I wouldn’t shoot, because I haven’t fired a gun in decades, and have never once fired a handgun. But I wouldn’t drop my gun either.

My line would be, “sure, shoot her - then I’ll be free to shoot you.” He doesn’t know I’d probably miss, even then.

If I were in the situation, I would be a cop, and I would have practiced on the range, and I’d know how good I really was. Here, today, nope, won’t take the shot. Not enough experience to risk it.

But there’s another question. What will the shooting investigation team think? Will I win the battle (save the hostage) only to lose the war (get fired)? And what if I do miss? I could become nationally (in)famous overnight.

I’d probably not lower my gun, though. I’d wait it out, watch for an opening. See if the situation changed.

I hate it when the good guy drops his weapon. And hate it even more when the bad guy doesn’t immediately shoot the now weaponless good guy.

I agree that Speed did that scene the best.

It doesn’t have to be fatal.

I would shout “Bang!” and then fire a split-second later, timing my bullet to intercept the bullet leaving the bad guy’s gun, and angling it such that the two entangled bullets pierce the bad guy’s shoulder in a manner that leaves him alive but temporarily paralyzed.

I know that’s not the standard procedure, but I care about bringing criminals to justice in a court of law.

I wouldn’t take the shot while the hostage was alive.

It has been my experience that in real life, people take significantly longer to become incapacitated after being shot than the movies would make you think. In Hollywood, a bullet is a magic death machine if you shoot it at a bad guy. In reality, it isn’t. Even at close range, it would take a lucky shot to the brain or spine to drop the hostage taker before they could pull the trigger.

However I’m not lowering my gun. Even if I can’t protect the hostage, I can make damn sure I avenge them.

Depends on conditions, range, just who the hostage is and other variables. My gut reaction is stall until the professionals show up and let it all be their problem but I am ready to take that shot (I actually practice it as its part of the competitions I shoot) if I have to and its the best bet.

If I’m a Hollywood badass super-marksman, then I shoot the bad guy’s finger off so he can’t pull the trigger, then put a shot right through his eye socket into his brain stem.

If I’m a real-life badass super-marksman, then I try to talk the guy down while keeping my gun ready for an opportunity, but don’t shoot until and unless I get one, because real-life badass super-marksmen aren’t actually good enough to pull that off consistently.

If I’m me, then I don’t have a gun on the guy in the first place.

Not suggesting you don’t have such experience, but I gotta ask! :eek:

I like the style of that one, but … something something hydrostatic shock & variables.

He won’t shoot the hostage because he knows he’s a corpse without the meatshield.
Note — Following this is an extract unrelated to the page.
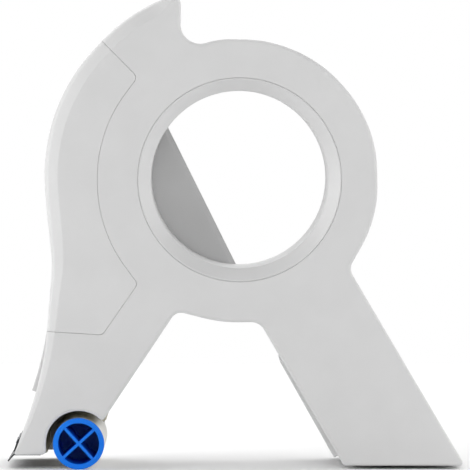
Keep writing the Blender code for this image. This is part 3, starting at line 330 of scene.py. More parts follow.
def fillet(corners, step=ARC_STEP):
    """Round every corner of a closed outline.

    A fillet starts radius times the tangent of half its turn before the corner and sweeps that
    turn about its centre. Returns the places, the bends (negative where hollow), the ways into
    the outline and the corner each point belongs to.
    """
    place = np.array([c[:2] for c in corners], float)
    side = np.roll(place, -1, axis=0) - place
    length = np.hypot(side[:, 0], side[:, 1])
    way = side / length[:, None]
    came = np.roll(way, 1, axis=0)
    turn = np.arctan2(came[:, 0] * way[:, 1] - came[:, 1] * way[:, 0], (came * way).sum(axis=1))
    half = np.abs(np.tan(turn / 2))
    given = np.array([np.nan if c[2] is None else c[2] for c in corners], float) * half
    last_given, next_given, last_length = np.roll(given, 1), np.roll(given, -1), np.roll(length, 1)
    before = np.where(np.isnan(last_given), last_length / 2, last_length - last_given)
    after = np.where(np.isnan(next_given), length / 2, length - next_given)
    reach = np.where(np.isnan(given), np.minimum(before, after), given)
    radius = reach / half
    start = place - came * reach[:, None]
    centre = start + np.stack((-came[:, 1], came[:, 0]), -1) * (np.sign(turn) * radius)[:, None]
    parts = []
    for i, swing in enumerate(turn):
        angle = np.linspace(0.0, swing, max(2, math.ceil(abs(swing) / step)) + 1)
        spoke = start[i] - centre[i]
        spokes = np.stack((spoke[0] * np.cos(angle) - spoke[1] * np.sin(angle),
                           spoke[0] * np.sin(angle) + spoke[1] * np.cos(angle)), -1)
        bend = math.copysign(radius[i], -swing)
        parts.append(np.column_stack((centre[i] + spokes, np.full(len(angle), bend), -spokes / bend,
                                      np.full(len(angle), i))))
    rows = np.vstack(parts)
    gap = np.hypot(*(rows[:, :2] - np.roll(rows[:, :2], 1, axis=0)).T)
    rows = rows[gap > SAME_PLACE]
    return rows[:, :2], rows[:, 2], rows[:, 3:5], rows[:, 5].astype(int)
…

I explain that, and suggest he surrender now and avoid adding murder 1 to his pending rap sheet. Eventually, I take the shot without warning, whether or not he’s complied, because he’s caused me to draw my weapon and well, that’s just one of my rules. Besides, I don’t trust the judicial system to keep him off the streets and this a-hole needs killin…

I’m a former cocaine dealer who has been in a couple of deals that went bad. One of them involved a “colleague” of mine getting shot in the chest with a hunting rifle at close range. This did not stop my colleague from charging the man who shot him and bouncing his head off the brick wall repeatedly and hard enough to kill the shooter. He even managed to angrily kick the dead guy on the ground several times before he collapsed from his wound. He was dead before the ambulance arrived. (He was also a rapist and an asshole of epic proportions so don’t shed too many tears, nobody else did)

I have a couple other similar stories, but I was more involved in them than just being a witness to them. Since Canada does not have a statute of limitations , I’m going to have to decline to incriminate myself by sharing those stories here.

It’s funny, decades later, I honestly couldn’t tell you what either of their names are and barely even remember what they looked like, but I can still remember that smell clear as glass … the smell of dust and gunpowder smoke being overpowered by the thick iron stink of blood.

Who is the hostage?

I shoot the script writer for in putting such a shitty, over-used scene.

Many Dead Deer video clips show the deer being shot in the heart area, running for a number of yards, and only then collapsing and dying.